The Puritans were a group of English Reformed Protestants in the 16th and 17th centuries who sought to "purify" the Church of England from its "Catholic" practices, maintaining that the Church of England was only partially reformed.

Puritanism in this sense was founded as an activist movement within the Church of England. The founders, clergy exiled under Mary I, returned to England shortly after the accession of Elizabeth I of England in 1558.

Puritanism played a significant role in English history during the first half of the 17th century. One of the most effective stokers of anti-Catholic feeling was John Pym, whose movement succeeded in taking control of the government of London the time of the Grand Remonstrance of 1641.

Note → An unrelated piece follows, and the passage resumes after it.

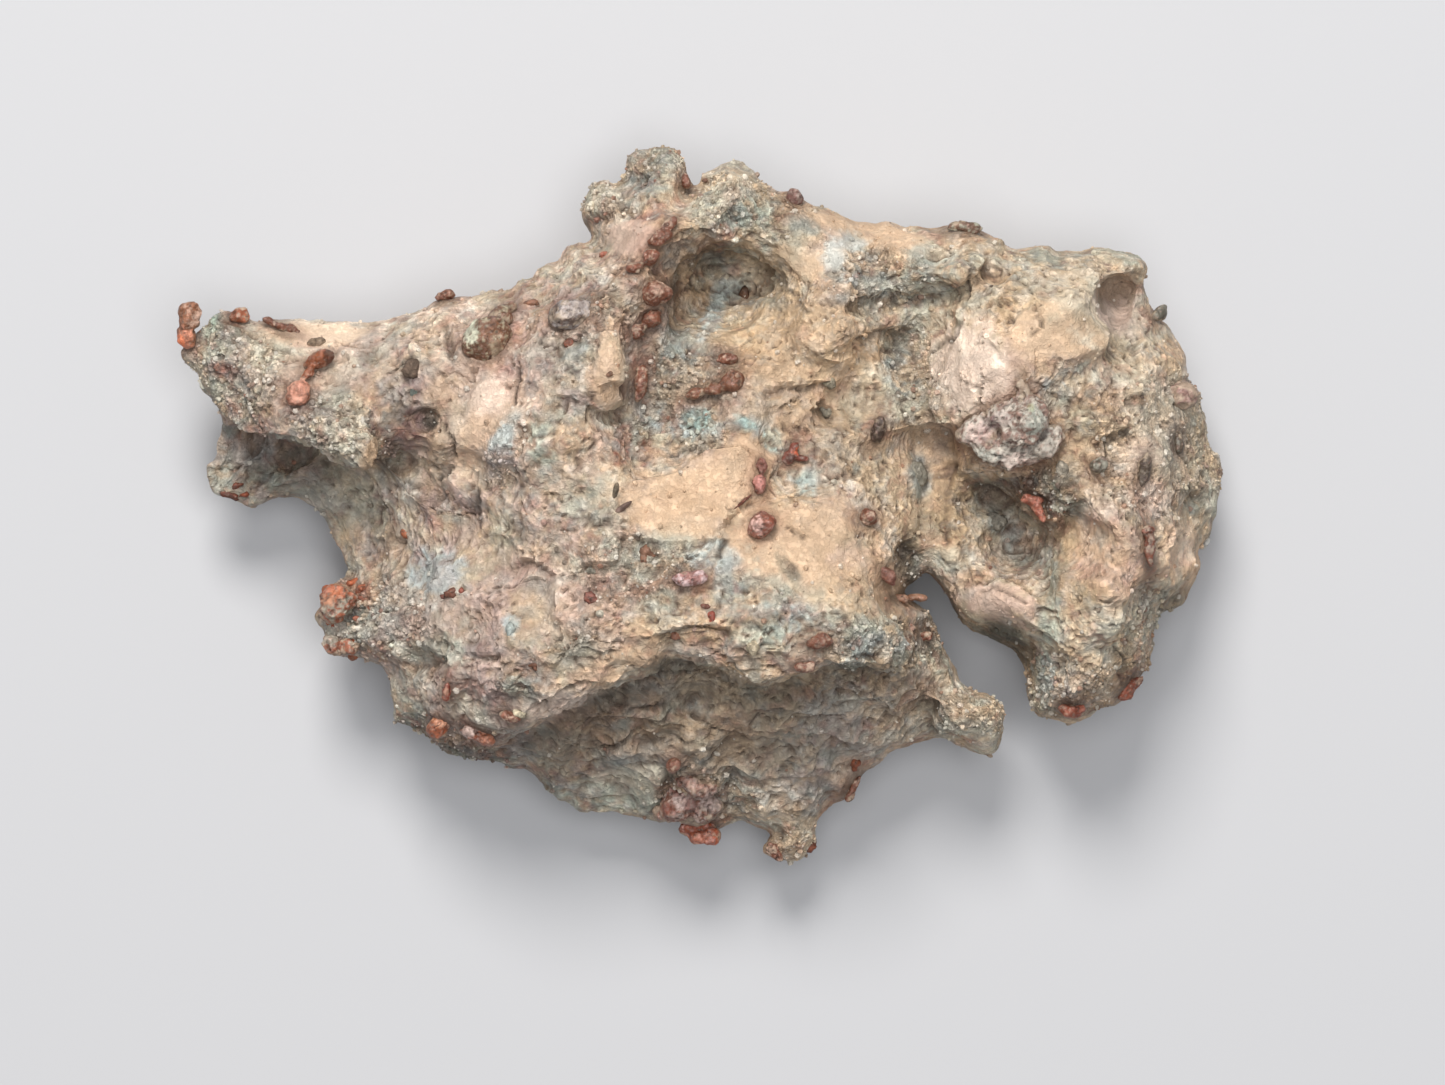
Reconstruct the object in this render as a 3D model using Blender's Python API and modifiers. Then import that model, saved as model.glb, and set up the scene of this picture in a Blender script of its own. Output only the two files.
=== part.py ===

Puritans were blocked from changing the established church from within and were severely restricted in England by laws controlling the practice of religion. Their beliefs, however, were transported by the emigration of congregations to the Netherlands, and later to New England in North America, and by evangelical clergy to Ireland (and later to Wales), and were spread into lay society and parts of the educational system, particularly certain colleges of the University of Cambridge. They took on distinctive beliefs about clerical dress and in opposition to the episcopal system, particularly after the 1619 conclusions of the Synod of Dort were resisted by the English bishops. They largely adopted Sabbatarianism in the 17th century, and were influenced by millennialism.